■ Task requirements
Copy out all lines with the word "rigid" in them.

START Dataset excerpts

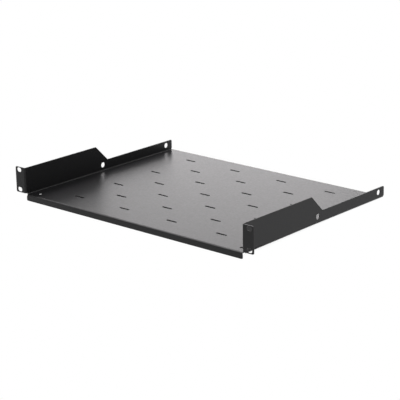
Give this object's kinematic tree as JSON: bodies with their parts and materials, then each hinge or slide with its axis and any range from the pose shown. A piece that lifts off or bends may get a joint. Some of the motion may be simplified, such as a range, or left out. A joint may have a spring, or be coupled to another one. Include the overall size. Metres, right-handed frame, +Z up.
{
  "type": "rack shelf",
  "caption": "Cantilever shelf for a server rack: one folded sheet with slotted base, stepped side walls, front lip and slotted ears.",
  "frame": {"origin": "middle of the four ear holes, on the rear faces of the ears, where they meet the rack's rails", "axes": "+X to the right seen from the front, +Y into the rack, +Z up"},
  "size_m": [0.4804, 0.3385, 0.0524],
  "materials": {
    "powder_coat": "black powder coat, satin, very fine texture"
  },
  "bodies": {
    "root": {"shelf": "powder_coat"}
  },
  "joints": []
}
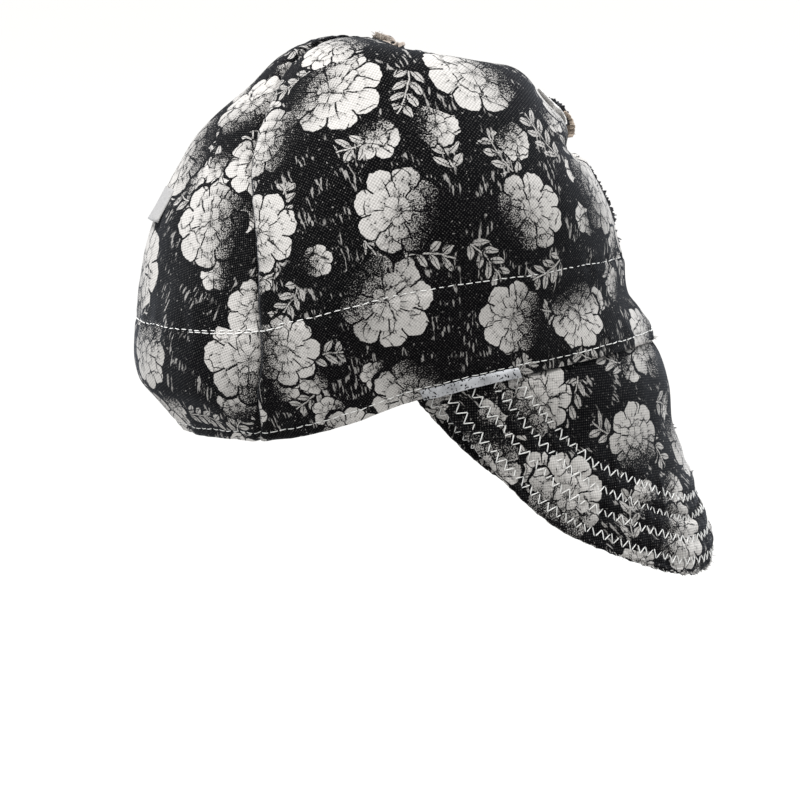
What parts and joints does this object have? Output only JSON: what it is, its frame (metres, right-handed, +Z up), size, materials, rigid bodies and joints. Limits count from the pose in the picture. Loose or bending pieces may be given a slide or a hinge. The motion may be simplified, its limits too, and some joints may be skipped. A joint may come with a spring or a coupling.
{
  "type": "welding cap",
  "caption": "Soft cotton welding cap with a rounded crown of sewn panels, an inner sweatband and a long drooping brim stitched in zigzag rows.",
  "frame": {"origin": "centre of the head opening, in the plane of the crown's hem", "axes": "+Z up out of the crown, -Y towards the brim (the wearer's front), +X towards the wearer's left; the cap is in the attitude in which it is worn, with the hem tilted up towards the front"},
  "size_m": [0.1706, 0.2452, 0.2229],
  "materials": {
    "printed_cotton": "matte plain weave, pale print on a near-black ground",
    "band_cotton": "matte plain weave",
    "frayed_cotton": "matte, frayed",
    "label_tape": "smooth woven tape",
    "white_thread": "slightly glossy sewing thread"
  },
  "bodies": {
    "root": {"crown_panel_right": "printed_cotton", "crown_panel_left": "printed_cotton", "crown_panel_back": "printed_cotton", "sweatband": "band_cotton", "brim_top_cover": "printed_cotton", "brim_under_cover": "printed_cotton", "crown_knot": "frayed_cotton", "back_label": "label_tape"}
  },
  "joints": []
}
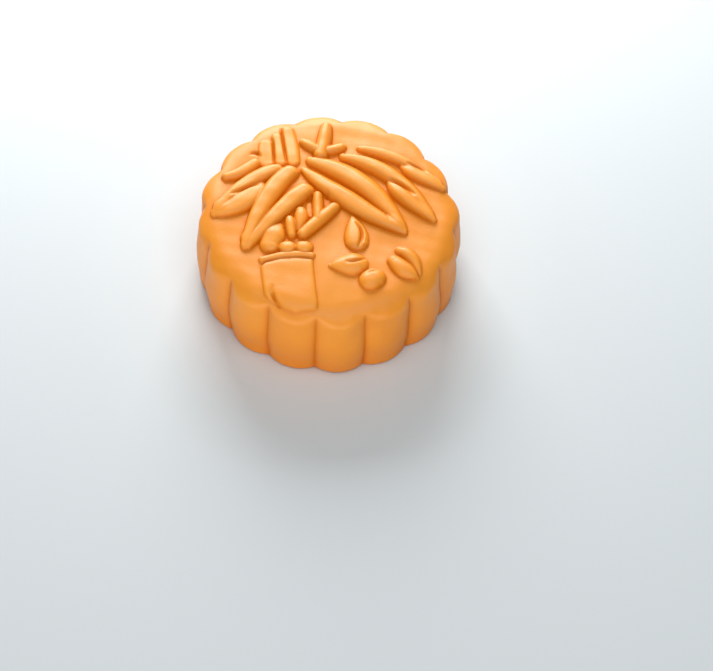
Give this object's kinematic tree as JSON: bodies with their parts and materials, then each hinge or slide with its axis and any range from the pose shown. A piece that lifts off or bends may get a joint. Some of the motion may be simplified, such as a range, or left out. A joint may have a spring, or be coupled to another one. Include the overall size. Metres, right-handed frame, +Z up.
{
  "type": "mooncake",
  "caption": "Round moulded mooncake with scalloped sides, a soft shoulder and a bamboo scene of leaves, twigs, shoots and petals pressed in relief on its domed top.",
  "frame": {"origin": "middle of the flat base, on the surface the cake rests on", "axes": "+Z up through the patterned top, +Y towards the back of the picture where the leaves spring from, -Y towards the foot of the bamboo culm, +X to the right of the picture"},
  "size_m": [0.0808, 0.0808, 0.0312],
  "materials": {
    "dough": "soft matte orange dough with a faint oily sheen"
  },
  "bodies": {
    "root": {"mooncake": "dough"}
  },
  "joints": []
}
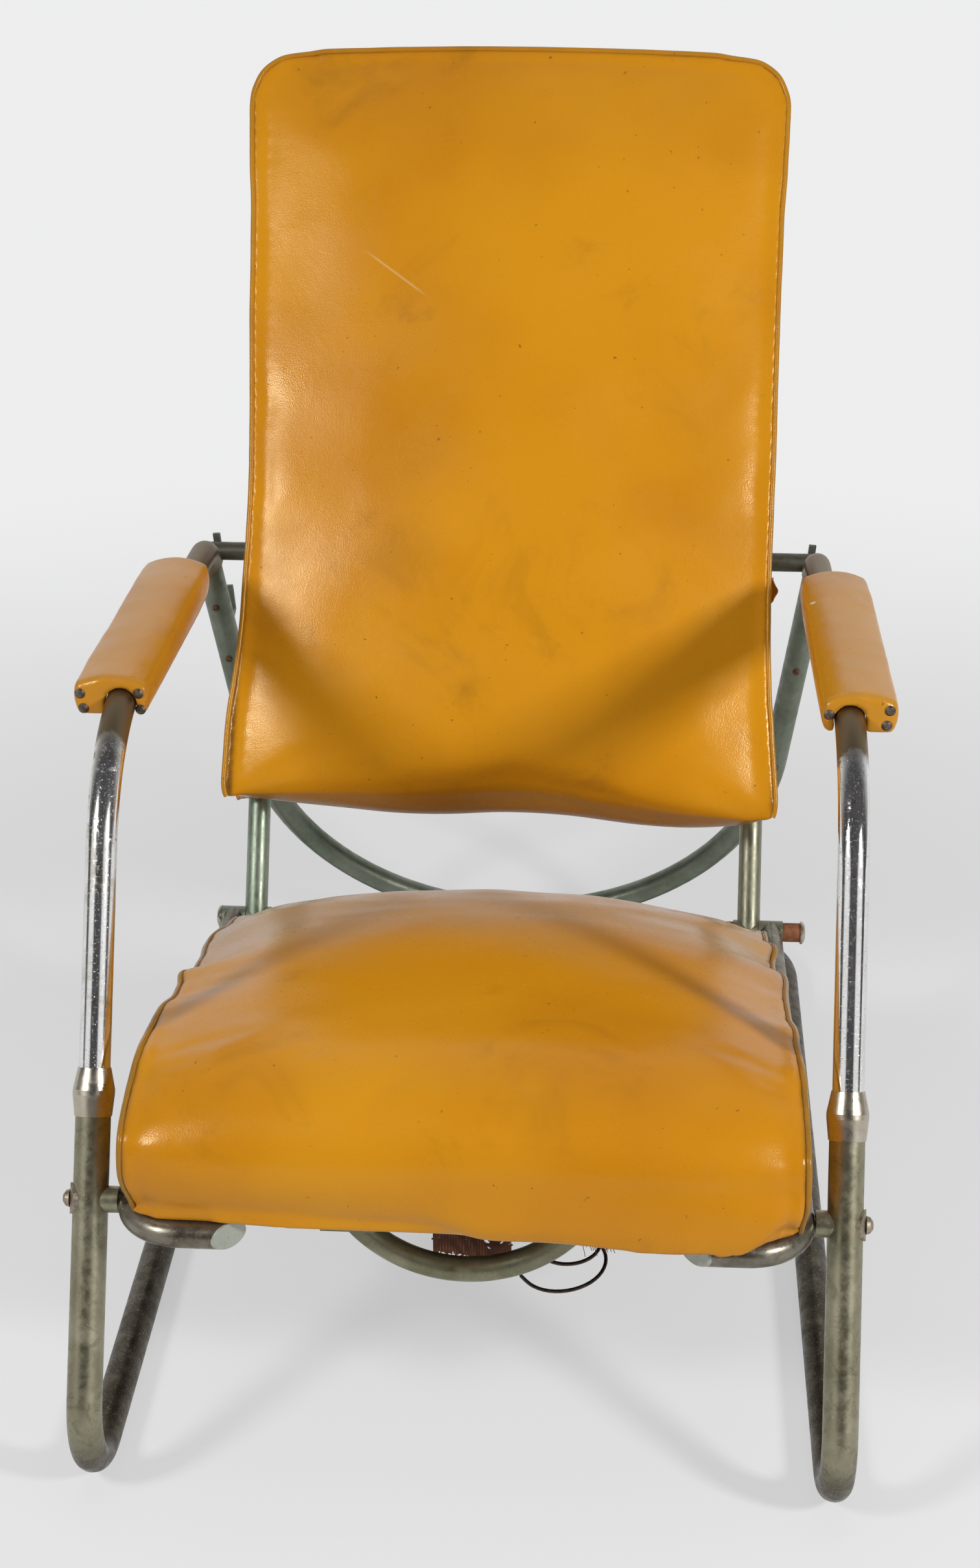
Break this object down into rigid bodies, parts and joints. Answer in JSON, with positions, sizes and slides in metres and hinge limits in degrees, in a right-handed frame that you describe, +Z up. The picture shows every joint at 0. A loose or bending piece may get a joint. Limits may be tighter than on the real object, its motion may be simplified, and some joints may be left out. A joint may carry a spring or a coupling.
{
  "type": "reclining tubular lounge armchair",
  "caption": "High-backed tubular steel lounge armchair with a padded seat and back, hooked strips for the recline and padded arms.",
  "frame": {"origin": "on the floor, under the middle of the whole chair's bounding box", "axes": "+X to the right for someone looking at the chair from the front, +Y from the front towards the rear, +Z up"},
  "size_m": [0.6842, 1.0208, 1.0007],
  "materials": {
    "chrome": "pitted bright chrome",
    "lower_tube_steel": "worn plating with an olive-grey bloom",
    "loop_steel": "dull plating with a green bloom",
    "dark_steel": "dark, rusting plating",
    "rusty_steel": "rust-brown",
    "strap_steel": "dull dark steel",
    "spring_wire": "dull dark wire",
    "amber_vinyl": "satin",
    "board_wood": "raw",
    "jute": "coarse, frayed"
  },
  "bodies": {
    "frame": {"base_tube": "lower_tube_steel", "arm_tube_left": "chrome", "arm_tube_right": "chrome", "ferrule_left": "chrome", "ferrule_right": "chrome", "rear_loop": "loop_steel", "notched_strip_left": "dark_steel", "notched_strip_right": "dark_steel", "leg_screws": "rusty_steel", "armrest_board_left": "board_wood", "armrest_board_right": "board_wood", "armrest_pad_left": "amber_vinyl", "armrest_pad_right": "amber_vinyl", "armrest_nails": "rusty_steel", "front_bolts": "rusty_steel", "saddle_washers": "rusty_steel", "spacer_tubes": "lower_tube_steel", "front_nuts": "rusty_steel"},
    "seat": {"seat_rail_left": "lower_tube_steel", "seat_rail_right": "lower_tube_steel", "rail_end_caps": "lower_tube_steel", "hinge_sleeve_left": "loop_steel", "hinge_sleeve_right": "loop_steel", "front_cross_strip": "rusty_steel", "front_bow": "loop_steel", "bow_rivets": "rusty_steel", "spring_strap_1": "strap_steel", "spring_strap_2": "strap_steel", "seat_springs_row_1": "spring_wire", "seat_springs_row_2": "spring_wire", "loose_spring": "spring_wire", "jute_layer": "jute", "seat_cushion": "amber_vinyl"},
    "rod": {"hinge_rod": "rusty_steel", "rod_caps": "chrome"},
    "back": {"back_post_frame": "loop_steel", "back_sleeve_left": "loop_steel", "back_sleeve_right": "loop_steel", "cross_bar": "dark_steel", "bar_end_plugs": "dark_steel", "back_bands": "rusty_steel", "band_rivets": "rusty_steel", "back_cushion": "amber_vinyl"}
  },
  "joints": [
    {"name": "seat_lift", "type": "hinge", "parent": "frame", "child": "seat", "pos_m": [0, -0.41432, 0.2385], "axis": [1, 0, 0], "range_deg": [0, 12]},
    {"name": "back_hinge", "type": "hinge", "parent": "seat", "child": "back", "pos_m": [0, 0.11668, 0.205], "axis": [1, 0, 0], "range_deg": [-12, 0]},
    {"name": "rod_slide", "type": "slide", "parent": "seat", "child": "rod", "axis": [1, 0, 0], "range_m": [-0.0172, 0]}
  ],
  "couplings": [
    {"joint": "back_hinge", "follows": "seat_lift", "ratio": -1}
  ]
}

END Dataset excerpts

■ Result of this task
What parts and joints does this object have? Output only JSON: what it is, its frame (metres, right-handed, +Z up), size, materials, rigid bodies and joints. Limits count from the pose in the picture. Loose or bending pieces may be given a slide or a hinge. The motion may be simplified, its limits too, and some joints may be skipped. A joint may come with a spring or a coupling.
Break this object down into rigid bodies, parts and joints. Answer in JSON, with positions, sizes and slides in metres and hinge limits in degrees, in a right-handed frame that you describe, +Z up. The picture shows every joint at 0. A loose or bending piece may get a joint. Limits may be tighter than on the real object, its motion may be simplified, and some joints may be left out. A joint may carry a spring or a coupling.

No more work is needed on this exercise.